For the few hours needed to bring this meat to fork-tender perfection, my apartment turns into a haze of goodness. And the best part? The leftovers! I'm not usually a big leftovers person - I like creating a new meal from scratch whenever I can - but this lends itself so perfectly to be tossed with a freshly cooked bowl of herbed pasta, or piled high to top toasted focaccia bread.

Pork Shoulder Roast
2 lb boneless pork shoulder
2 tbsp olive oil
1/3 cup diced pancetta
1 onion, diced
4 garlic cloves, diced
2 carrots, coarsely chopped
6 sprigs of thyme
2 bay leaves
1 can crushed tomatoes
2 tbsp tomato paste
1/2 cup to 2 cups low-sodium chicken stock
Salt and freshly ground pepper

Preheat your oven to 325F.

Season pork generously with salt and pepper. Heat oil on medium heat in large Dutch oven. Add pork and brown on all sides for about 2 minutes per side. Remove from pot and set aside. Add pancetta to the Dutch oven; cook for 2 minutes. Add onions, garlic and carrots, and cook until onion is translucent, about 3 minutes. Stir in thyme and bay leaves. Return pork to the pot, on top of vegetables. Add crushed tomatoes, tomato paste and enough chicken stock to come about 2/3 up the side of the pork.

Bring stock to a boil, reduce to a simmer, cover and set to cook in the oven for 3 hours, or until meat is fork tender. Remove pork from the pot, tent with foil and set to rest for 20 minutes. In the meantime, strain the sauce discarding vegetables and herbs. Return sauce to the pot and simmer to thicken if needed. Shred pork using a fork and top with sauce. Enjoy!

15 comments:

Suzanne Perazzini said...

I can just imagine your impatience while waiting for it to cook. That's a long cooking time. It looks well worth waiting for.
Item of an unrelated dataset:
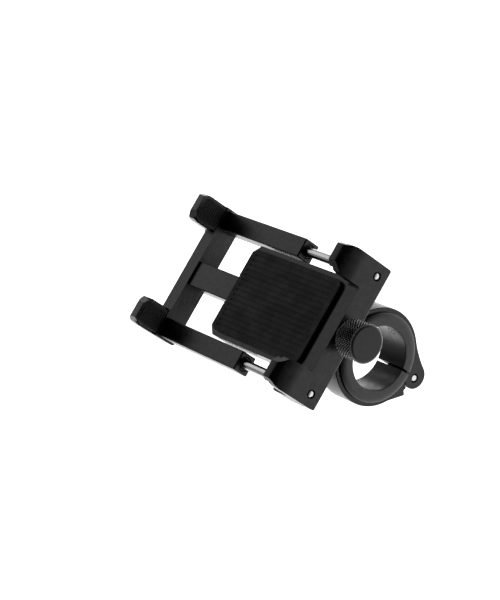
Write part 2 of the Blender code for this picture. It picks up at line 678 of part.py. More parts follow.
def rod_bush(name, side):
    """Plain bearing at the mouth of an arm, running on the guide rod."""
    centre = (ARM_END_X, TRAY_Y + side * ROD_Y, SCREW_Z)
    return tube(name, "X", centre, ROD_BORE_R, ROD_BUSH_R, -ROD_BUSH_L, -0.2, spec=NYLON)


# ---------------------------------------------------------------- assembly

def pivot(name, place, parent=None):
    """Empty on a joint's axis that carries the pieces of one moving body."""
    empty = bpy.data.objects.new(name, None)
    empty.empty_display_size = 5 * MM
    bpy.context.scene.collection.objects.link(empty)
    empty.location = Vector(place) * MM
    if parent:
        empty.parent = parent
        empty.location -= parent.matrix_world.translation
    bpy.context.view_layer.update()
    return empty


def carry(parent, pieces):
    for piece in pieces:
        piece.parent = parent
        piece.matrix_parent_inverse = parent.matrix_world.inverted()


def finish_shading(obj):
    obj.data.shade_smooth()
    obj.data.set_sharp_from_angle(angle=math.radians(30))


def main():
    clear_scene()
    clamp = pivot("clamp", (0, 0, 0))
    carry(clamp, [clamp_arm(), shim_half("shim_half_fixed", -1), hinge_pin()])

    cap = pivot("cap_swing", (0, PART_Y, PIN_Z), clamp)
    carry(cap, [clamp_cap(), shim_half("shim_half_swing", 1), bolt_washer()])
    turn = pivot("bolt_turn", (0, PART_Y, BOLT_Z), cap)
    carry(turn, [clamp_bolt()])

    holder = pivot("holder_swivel", (0, TRAY_Y, HUB_TOP_Z), clamp)
    for number, (x, y) in enumerate(ring_screw_places(), 1):
        carry(holder, [swivel_screw(f"swivel_screw_{number}", x, y)])
    carry(holder, [swivel_ring(), base_tray(), rest_pad(), fixed_jaw(),
                   guide_rod("guide_rod_upper", UPPER), guide_rod("guide_rod_lower", LOWER),
                   screw_bush(), thrust_washer(),
                   grip_pad("fixed_pad_upper", GRIP_X, 1, UPPER),
                   grip_pad("fixed_pad_lower", GRIP_X, 1, LOWER)])

    drive = pivot("knob_spin", (FACE_X, TRAY_Y, SCREW_Z), holder)
    carry(drive, [knob(), lead_screw(), knob_grub_screw()])

    slide = pivot("jaw_slide", (SLIDE_GRIP_X, TRAY_Y, SCREW_Z), holder)
    carry(slide, [sliding_jaw(), drive_nut(), rod_bush("rod_bush_upper", UPPER),
                  rod_bush("rod_bush_lower", LOWER),
                  grip_pad("sliding_pad_upper", SLIDE_GRIP_X, -1, UPPER),
                  grip_pad("sliding_pad_lower", SLIDE_GRIP_X, -1, LOWER)])

    for obj in bpy.data.objects:
        if obj.type == "MESH":
            finish_shading(obj)


main()
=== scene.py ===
"""Looks of the handlebar phone mount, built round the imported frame.

Lengths are in millimetres and are scaled to metres when a mesh is made. The frame is the row's:
+X along the handlebar towards the knob, +Y towards the phone's top, +Z out of its screen.
"""

import math

import bmesh
import bpy
from mathutils import Matrix, Vector


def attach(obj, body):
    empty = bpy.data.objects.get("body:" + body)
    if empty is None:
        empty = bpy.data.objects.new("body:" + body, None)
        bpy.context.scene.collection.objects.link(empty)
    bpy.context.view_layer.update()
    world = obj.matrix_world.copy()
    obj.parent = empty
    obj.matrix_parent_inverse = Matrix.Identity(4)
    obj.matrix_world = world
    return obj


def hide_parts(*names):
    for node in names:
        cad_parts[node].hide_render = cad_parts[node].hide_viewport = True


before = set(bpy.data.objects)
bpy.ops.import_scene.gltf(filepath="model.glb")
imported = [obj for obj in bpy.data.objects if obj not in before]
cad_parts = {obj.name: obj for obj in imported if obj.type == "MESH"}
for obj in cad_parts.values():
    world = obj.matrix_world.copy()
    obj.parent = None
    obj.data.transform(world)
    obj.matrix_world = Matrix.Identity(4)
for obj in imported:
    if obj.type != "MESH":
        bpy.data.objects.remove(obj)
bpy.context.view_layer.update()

MM = 0.001
GAP = 0.3
BORE_GAP = 0.4
PAST = 1.0

# Camera: where it looks, from how far, and its turn about the line of sight
LOOK_AT = Vector((-21.65, -4.37, 37.52)) * MM
CAMERA_AZIMUTH = -7.09
CAMERA_ELEVATION = 37.19
CAMERA_ROLL = -56.19
CAMERA_DISTANCE = 0.680
CAMERA_LENS = 123.04

# Studio
FLOOR_Z = -0.12
FLOOR_HALF = 6.0
FLOOR_GLOW = 1.7
FLOOR_FADE = (0.2, 0.35)  # metres to the +X side over which the lit floor grows dimmer
FLOOR_FAR = 0.3  # glow of the floor past the fade
SKY = 0.4
SKY_DARK = 0.02
DARK_SIDE = Vector((0.42, 0.03, 0.91)).normalized()  # the unlit opening of the light tent
DARK_INNER = 58.0  # degrees from its middle within which it is wholly dark
DARK_OUTER = 88.0  # and where the tent is fully lit again
RIM_AZIMUTH = 165.0
RIM_ELEVATION = 35.0
RIM_DISTANCE = 0.9
RIM_SIZE = (0.7, 0.5)
RIM_POWER = 1.0

# Clamp
BAR_R = 11.1
SLEEVE_R = 13.0
CLAMP_RI = 13.3
CLAMP_RO = 17.1
CLAMP_HALF_W = 5.25
SHIM_HALF_W = 6.85
FLANGE_R = 15.5
FLANGE_ROUND = 2.2  # radial depth of the rounding at the edge of a flange
FLANGE_DROP = 0.9  # depth of that rounding along the bore
MARK_X = 1.7  # mould mark inside the liner
MARK_ANGLE = -16.0
MARK_RING = (1.25, 1.5)
MARK_DOT_R = 0.3
MARK_DEPTH = 0.14
PART_Y = 1.3
PART_GAP = 0.8
PIN_Z = -19.2
PIN_R = 1.2
KNUCKLE_R = 3.5
KNUCKLE_HALF_W = 1.85
LUG_AT = (1.85, -19.1)  # the lug round the pin bulges away from the ring
LUG_R = 4.45
LUG_FILLET_R = 38.0  # hollow between the ring and the lug
TOOTH_TIP = (-5.45, -19.15)
TOOTH_FOOT = (-4.1, -17.9)
ARM_HEEL = (-2.4, -18.6)
TOOTH_ANGLE = -127.0  # where the ring comes out from behind the stop tooth, in degrees
WEB = ((0.0, -15.0), (-4.5, -15.0), (-4.3, -18.0), (-1.2, -21.4))  # joins the knuckle to the ring
EDGE_BREAK = 0.4
EAR_Y = 9.0
EAR_CORNER = 1.5
BLOCK_Y = -10.3
BOLT_Z = 18.0
BOLT_R = 2.0
BOLT_HEAD_R = 3.4
BOLT_HEAD_H = 4.0
BOLT_REACH = 6.0
BOLT_HOLE_SPARE = 1.2
HEX_KEY_R = 1.73
HEX_KEY_DEPTH = 2.0
FLUTES = 32  # round the head of the bolt
FLUTE_R = 0.2
WASHER_R = 3.3
WASHER_T = 0.5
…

Liz That Skinny Chick Can Bake said...

What a fantastic pork roast! One of our favorite Sunday dinners...but I usually just pop it in the oven with some garlic and herbs. This is a must try recipe...the hubby will be delighted!

Fresh Local and Best said...

Your house must have smelled incredible! I love braising meats and this recipe looks terrific!

Emma said...

Mmmmm. I think I could cook pork shoulder for every single meal and be as happy as a clam. Or as a person eating pork shoulder:)

Had a nice sweet / sour slow cooker roast last week.... maybe this will be this week's version!

Jennifer Kendall said...

oh my gosh this is fantastic! i need to try this!

Sam Hoffer / My Carolina Kitchen said...

I agree with the others. Your house must smell incredible. This is a perfect dish for our fall weather. And it could be used for guests too. A win win combination.
Sam

Kim - Liv Life said...

Oh MY! This dish looks fabulous. One that I could count on the entire family eating, and that doesn't happen to often anymore. I haven't done pork in months... You have inspired me!

Valerie Gamine said...

I really should put my slow cooker to more use, this looks so cosy!

Erin | Well Plated said...

Thanks to watching too much Diners, Drive Ins, and Dives, I've been craving roasted pork like none other, but hadn't found a recipe I really wanted to tackle. This looks outstanding!

Erin | Well Plated said...

Thanks to watching too much Diners, Drive Ins, and Dives, I've been craving roasted pork like none other, but hadn't found a recipe I really wanted to tackle. This looks outstanding!

Erin | Well Plated said...

Thanks to watching too much Diners, Drive Ins, and Dives, I've been craving roasted pork like none other, but hadn't found a recipe I really wanted to tackle. This looks outstanding!

Miss T said...

oh my GOD. I need this comfort food. Im a winter/autumn person and even though I love spring, I am clinging onto my slow cooker like a child to a blanky. I love this.
Tx

Chocolate Shavings said...

Miss T: This is the perfect comfort food - I hope you give the recipe a try!

Anonymous said...

This was fabulous, and my two year old loved it as well (which earns bonus points in my book)! I did deviate slightly: after pulling the pork out of the pot, I also pulled the bay leaves and thyme stems, then puréed everything left. It made a fabulous sauce to serve with my pork and buttered noodles. A light salad on the side and it was a perfect dinner. Thanks for posting - this one is bookmarked!

Chocolate Shavings said...

Anonymous: I'm so glad you enjoyed it! It's always one of my go-tos when I'm craving comfort food!